What is asked: Word for word, restate every line of the listing that follows.

Dataset section:
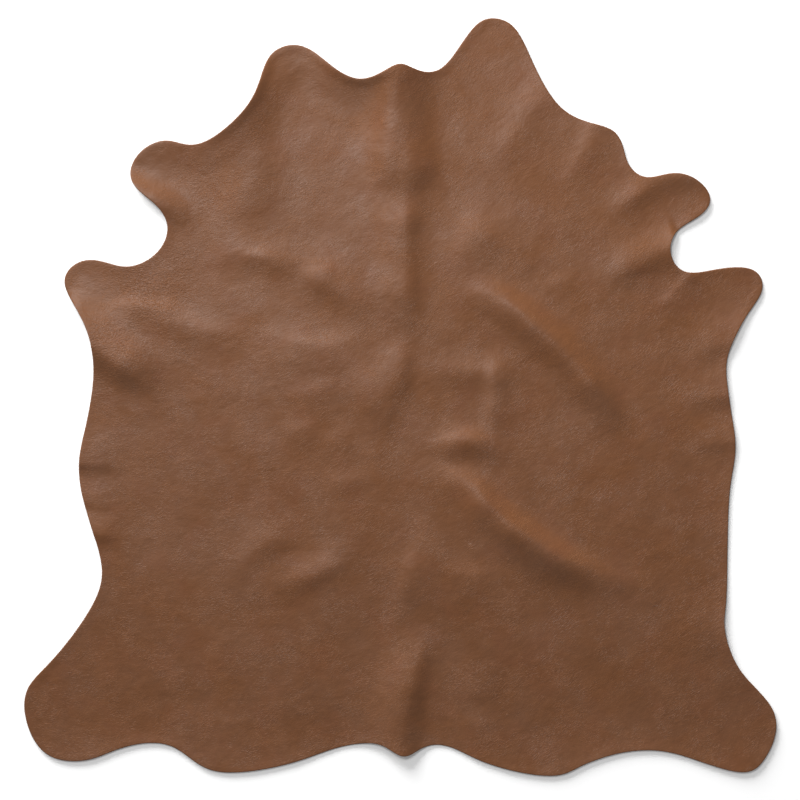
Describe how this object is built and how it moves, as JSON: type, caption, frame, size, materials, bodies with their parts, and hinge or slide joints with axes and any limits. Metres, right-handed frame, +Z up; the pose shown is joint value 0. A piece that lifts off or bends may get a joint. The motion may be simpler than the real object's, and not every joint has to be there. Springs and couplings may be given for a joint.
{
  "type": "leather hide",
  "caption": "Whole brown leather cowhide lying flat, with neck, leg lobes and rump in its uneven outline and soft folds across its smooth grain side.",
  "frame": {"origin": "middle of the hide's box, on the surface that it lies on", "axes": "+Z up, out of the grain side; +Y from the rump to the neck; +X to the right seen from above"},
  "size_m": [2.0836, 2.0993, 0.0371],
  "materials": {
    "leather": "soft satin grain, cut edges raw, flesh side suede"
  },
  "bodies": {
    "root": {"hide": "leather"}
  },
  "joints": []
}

Written solution:
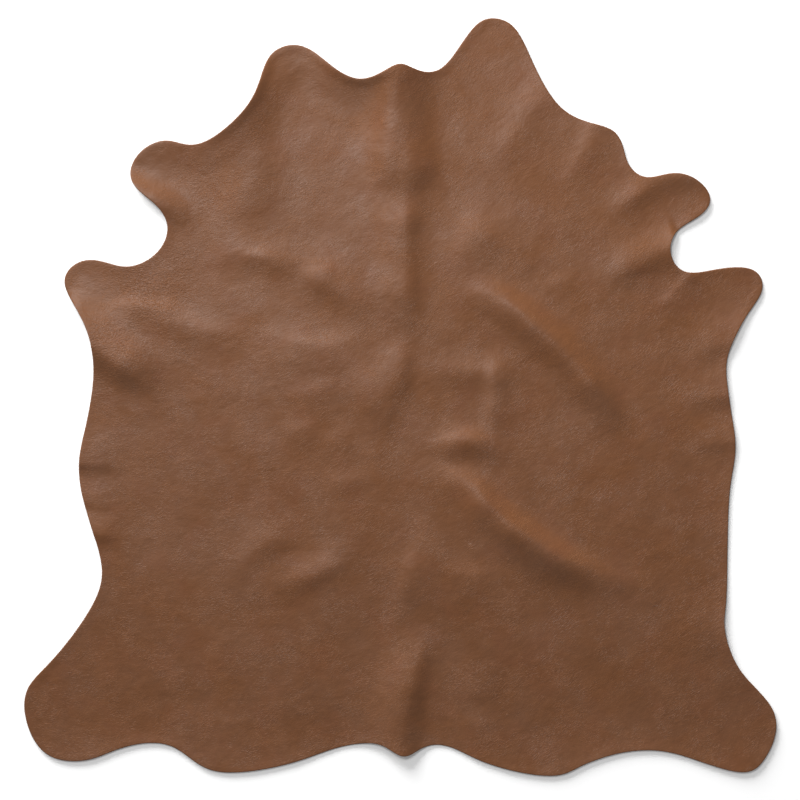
Describe how this object is built and how it moves, as JSON: type, caption, frame, size, materials, bodies with their parts, and hinge or slide joints with axes and any limits. Metres, right-handed frame, +Z up; the pose shown is joint value 0. A piece that lifts off or bends may get a joint. The motion may be simpler than the real object's, and not every joint has to be there. Springs and couplings may be given for a joint.
{
  "type": "leather hide",
  "caption": "Whole brown leather cowhide lying flat, with neck, leg lobes and rump in its uneven outline and soft folds across its smooth grain side.",
  "frame": {"origin": "middle of the hide's box, on the surface that it lies on", "axes": "+Z up, out of the grain side; +Y from the rump to the neck; +X to the right seen from above"},
  "size_m": [2.0836, 2.0993, 0.0371],
  "materials": {
    "leather": "soft satin grain, cut edges raw, flesh side suede"
  },
  "bodies": {
    "root": {"hide": "leather"}
  },
  "joints": []
}